Sol nereye kayboldu? Ya da soruyu değiştirelim. Sol neye evrildi?

Lafla peynir ekmek gemisinin yürüdüğü Türkiye coğrafyasında bir ezilen sınıf siyaseti yine bu darbeden sonra dillere sıkça pelesenk olmuş bir görüngüdür. İşte bu “ezilen sınıf” üzerine özellikle 80 sonrası o kadar fazla film, müzik, yağlı boya tablo ve roman dalında sanat eseri icra edildi ki, sanırsınız ki memleket kurtuluyor. Ama o da nesi? Bu “ezilmiş sınıf” bir de baktık ki hep Doğu ve Güney Doğu Anadolumuz’un kürt halkıymış. Yani Trakya’da, Ege’de, İç Anadolu’da, hatta büyük şehirlerimizde herkes kestane kebabı patlatıyor ve refah içinde yaşıyor, oralarda kimsecikler ezilmiyor, sadece kürt halkı eziliyormuş gibi, tatlı bir meltem küleği estiriliyor.

Şimdi çıkmış birileri diyor ki, CHP fabrika ayarlarına geri döner “inşallah” da, uç sol oylarını da kendi bünyesine katar. Marjinal (uç) derken hdp’yi kast ediyor yani. Peki, hdp (bölgedeki) sol oyları mı topladı? Yoğ hayır, sol oyları falan toplamadı. Söylemi nedir? Sola dair tek bir söylemini göremediğimiz gibi, bilakis son derece etnik milliyetçi söylemleri olan bir partiyi sol olarak tanımlamak neyin kafasıdır bunu anlamak çok zor. Çünkü hdp’li vekiller de tıpkı diğer vekillerimiz gibi, hatta tüm dünyadaki siyaset esnafları gibi, paralı pullu, kalantor, ensesi kalın toprak ağaları ve kendi şahsi çıkarlarına da yeni gelin güveyini tutar gibi sımsıkı sarılmış, kimselere de bırakmak niyetinde olmayan insanlardan oluşmaktadır. Hiç kimse algı dünyamızda bu ağalar için bir Engels efekti oluşturmaya kalkışmasın çünkü yemiyoruz bunları.

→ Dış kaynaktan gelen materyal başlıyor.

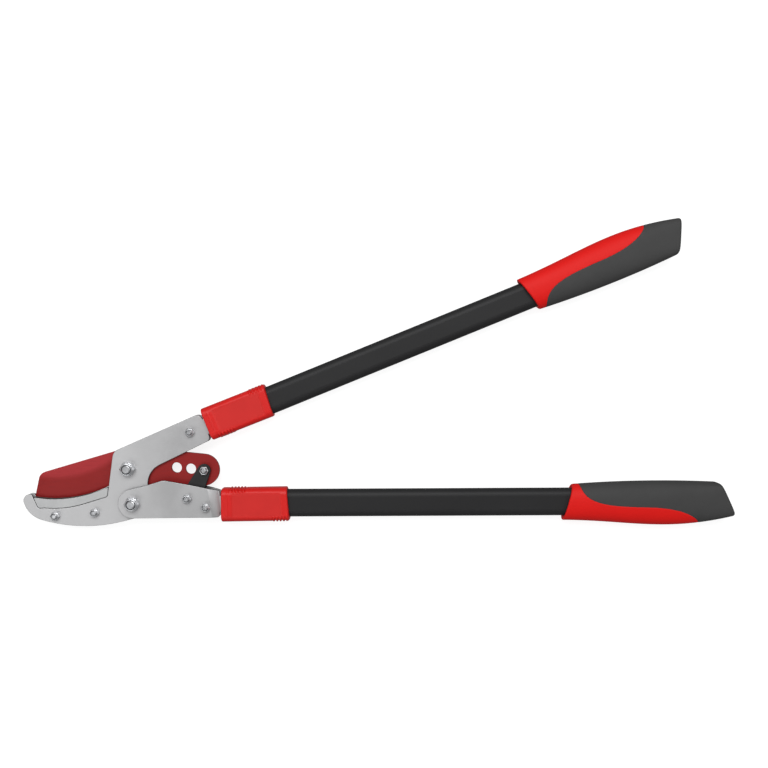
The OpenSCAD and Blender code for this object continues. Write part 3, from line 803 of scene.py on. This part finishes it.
def pocket_points(t, angle, shrink):
    """The inside of the grip, on the tube's oval, in the same slanted rings as its skin."""
    outer, inner = bezier(OUTER_EDGE, t), bezier(INNER_EDGE, t)
    slant = (outer - inner)[..., 0] / (outer - inner)[..., 1]
    b = TUBE_HALF[0] * shrink * eased(np.cos(angle), GRIP_SQUARE)
    z = TUBE_HALF[1] * shrink * eased(np.sin(angle), GRIP_SQUARE)
    a = outer[..., 0] + (b - outer[..., 1]) * slant + GRIP_START
    return np.stack([a, b, z], -1)


def split_distance(grid):
    """How far each point lies from the split, seen from above."""
    flat = grid[..., None, :2] - np.array([GRIP_START, 0])
    return np.linalg.norm(flat - SPLIT, axis=-1).min(-1)


def drop_edge(grid, radius):
    """Rounds the skin off where it meets the split, by moving it in towards the grip's core."""
    inwards = grid * [0, -0.75, -1]
    size = np.maximum(np.linalg.norm(inwards, axis=-1), 1e-6)
    inwards = inwards / size[..., None]
    return grid + inwards * rounding(split_distance(grid), radius)[..., None]


def grip(arm):
    """The dark body and the red cover of a grip, two pieces that meet along the split.

    Both follow rings at t along the grip: the cover's columns run round the outer edge from
    split to split, and the body's run round the inner edge, denser near the split."""
    probe = np.linspace(0, 1, 4001)
    turn = split_angle(probe)
    begin = probe[np.argmax(turn < math.pi - 1e-3)]
    finish_at = probe[np.argmax(turn < 1e-3)]
    body = arm.side + "_arm"
    bend = np.linspace(0, TURN / 4, 7)
    along_split = np.linspace(begin, finish_at, SPLIT_ROWS)

    t = np.concatenate([np.linspace(0, begin, NECK_ROWS), along_split[1:]])
    v = np.sin(np.linspace(-1, 1, 89) * TURN / 4)
    angle = split_angle(t)[:, None] * v
    top = drop_edge(ring_points(t[:, None] + 0 * angle, angle), SPLIT_DROP)
    full = math.pi * v[None]
    neck = [ring_points(0 * full, full, NECK_ROUND * (1 - math.cos(f)), -NECK_ROUND * math.sin(f))
            for f in bend[:0:-1]]
    top = np.concatenate(neck + [top])
    under = pocket_points(t[:, None] + 0 * angle, angle, 1)
    under = np.concatenate([under[:1]] * len(neck) + [under])
    rim = np.arange(len(neck) + NECK_ROWS - 2, len(top))
    points, faces = walled(arm.place(top), arm.place(under), rim)
    node = arm.side + "_grip_cover"
    piece(node + "_finished", points, faces, GRIP_RED, body, "grip_red", [node], 50)

    t = np.concatenate([along_split, np.linspace(finish_at, 1, END_ROWS)[1:]])
    v = (1 + np.sin(np.linspace(-1, 1, 101) * TURN / 4)) / 2
    turn = split_angle(t)[:, None]
    turn[SPLIT_ROWS:] = 0
    angle = turn + (TURN - 2 * turn) * v
    top = ring_points(t[:, None] + 0 * angle, angle)
    near = SPLIT_ROWS + 2
    top[:near] = drop_edge(top[:near], SPLIT_DROP)
    full = TURN * v[None]
    end = [ring_points(0 * full + 1, full, END_INSET * (1 - math.cos(f)), END_ROUND * math.sin(f))
           for f in bend[1:]]
    last = end[-1]
    centre = last.mean(axis=1, keepdims=True)
    face = [centre + (last - centre) * s for s in (0.8, 0.6, 0.4, 0.2, 0)]
    top = np.concatenate([top] + end + face)
    shrink = np.where(np.arange(len(t)) < len(t) - 1, 1.0, 0.0)[:, None] + 0 * angle
    under = pocket_points(np.minimum(t, HOLE_END)[:, None] + 0 * angle, angle, shrink)
    under = np.concatenate([under] + [under[-1:]] * (len(end) + len(face)))
    points, faces = walled(arm.place(top), arm.place(under), np.arange(SPLIT_ROWS))
    node = arm.side + "_grip_body"
    piece(node + "_finished", points, faces, GRIP_DARK, body, "grip_dark", [node], 50)


for arm in ARMS:
    collar(arm)
    grip(arm)

for name, node in frame["nodes"].items():
    for part, finish in CAD_FINISH.items():
        if name.endswith(part):
            node.data.materials.clear()
            node.data.materials.append(finish)


# ---- camera, light and floor ----

CAMERA_REACH = 950  # from the middle of what it sees
CAMERA_SPAN = 768  # width of what it sees, at that distance
CAMERA_TARGET = (250.8, 117.9)
CAMERA_LEAN = 1.8  # degrees
CAMERA_TWIST = -0.27


def aim_camera():
    """A view almost straight down on the tool, leaning a little towards the upper handle."""
    lean = math.radians(CAMERA_LEAN)
    twist = math.radians(CAMERA_TWIST)
    target = Vector((*CAMERA_TARGET, MIDDLE)) * MM
    right = Vector((1, 0, 0))
    up = Vector((0, math.cos(lean), -math.sin(lean)))
    back = Vector((0, math.sin(lean), math.cos(lean)))
    turn = Matrix.Rotation(twist, 3, "Z")
    axes = Matrix((turn @ right, turn @ up, turn @ back)).transposed()
    data = bpy.data.cameras.new("camera")
    data.sensor_width = 36
    data.lens = data.sensor_width * CAMERA_REACH / CAMERA_SPAN
    camera = bpy.data.objects.new("camera", data)
    place = target + (turn @ back) * CAMERA_REACH * MM
    camera.matrix_world = Matrix.Translation(place) @ axes.to_4x4()
    bpy.context.scene.collection.objects.link(camera)
    bpy.context.scene.camera = camera


def hang_lamp(name, place, target, width, height, power):
    """A soft rectangular lamp at place that faces target, in metres and watts."""
    data = bpy.data.lights.new(name, "AREA")
    data.shape = "RECTANGLE"
    data.size = width
    data.size_y = height
    data.energy = power
    lamp = bpy.data.objects.new(name, data)
    lamp.location = place
    lamp.rotation_euler = (Vector(target) - Vector(place)).to_track_quat("-Z", "Y").to_euler()
    bpy.context.scene.collection.objects.link(lamp)


def light_studio():
    """An even dim room, a key softbox beyond the upper handle, a weaker one opposite and a
    faint one past the grips."""
    world = bpy.data.worlds.new("studio")
    world.use_nodes = True
    room = world.node_tree.nodes["Background"]
    room.inputs["Color"].default_value = (1, 1, 1, 1)
    room.inputs["Strength"].default_value = 0.3
    bpy.context.scene.world = world
    hang_lamp("key lamp", (0.15, 0.9, 1.4), (0.25, 0.1, 0), 1.8, 0.8, 22.5)
    hang_lamp("fill lamp", (-0.6, -0.8, 1.3), (0.1, 0.05, 0), 1.4, 0.8, 6)
    hang_lamp("side lamp", (1.5, 0.2, 1.2), (0.3, 0.1, 0), 1.0, 0.8, 3)


def lay_floor():
    """A wide matt floor that glows nearly white, so that shadows on it stay faint. The tool is
    neither lit by it nor mirrors it, so its lower edges stay dark and crisp."""
    reach = 3
    mesh = bpy.data.meshes.new("floor")
    square = [(-reach, -reach, 0), (reach, -reach, 0), (reach, reach, 0), (-reach, reach, 0)]
    mesh.from_pydata(square, [], [(0, 1, 2, 3)])
    floor = bpy.data.objects.new("floor", mesh)
    bpy.context.scene.collection.objects.link(floor)
    floor.visible_diffuse = False
    floor.visible_glossy = False
    f = Finish("floor")
    mesh.materials.append(f.coat(
        Base_Color=(0.3, 0.3, 0.3, 1), Roughness=0.9, Specular_IOR_Level=0,
        Emission_Color=(1, 1, 1, 1), Emission_Strength=0.85))


aim_camera()
light_studio()
lay_floor()
bpy.context.scene.view_settings.view_transform = "Standard"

    1)   Üretim bitirilmiş bir durumdaysa
   2)   Kayıt dışılık artmış ve kayıt dışı işçilik almış başını göçmenler ve mülteciler üzerinden yürüyor ve yerli halka da sirayet etmişse,
   3)   Solu temsil ediyormuş görünümündeki partilerin biri etnik milliyetçiliğin, diğeri de sermayenin meraklarına haiz söylemlerdeyse,

Demek ki solun bir yere gittiği yok, sadece hedef hitap kitlesi değişmiş. Solun bugünün koşullarındaki hedef hitap kitlesi artı değeri üreten kayıt dışı işçilerdir. Ama kayıt dışı ekonomiyi sımsıkı tutmuş olan burjuvaya şirin gözükerek, siyasi hâkimiyetlerini devam ettirmek durumunda olan siyasiler asla ama asla bu kitleyi görmeyeceklerdir. Sol ne olmuş bu durumda farkında mısınız? Buhar olup uçmamış da sadece “görünmez” olmuş.

Yeni kurulan parti için de pek çok aynı soruyu sorabiliriz. Mesela aklıma ilk gelen acaba bu adamlar vatanlarını mı kendi çıkarlarını mı seviyorlar?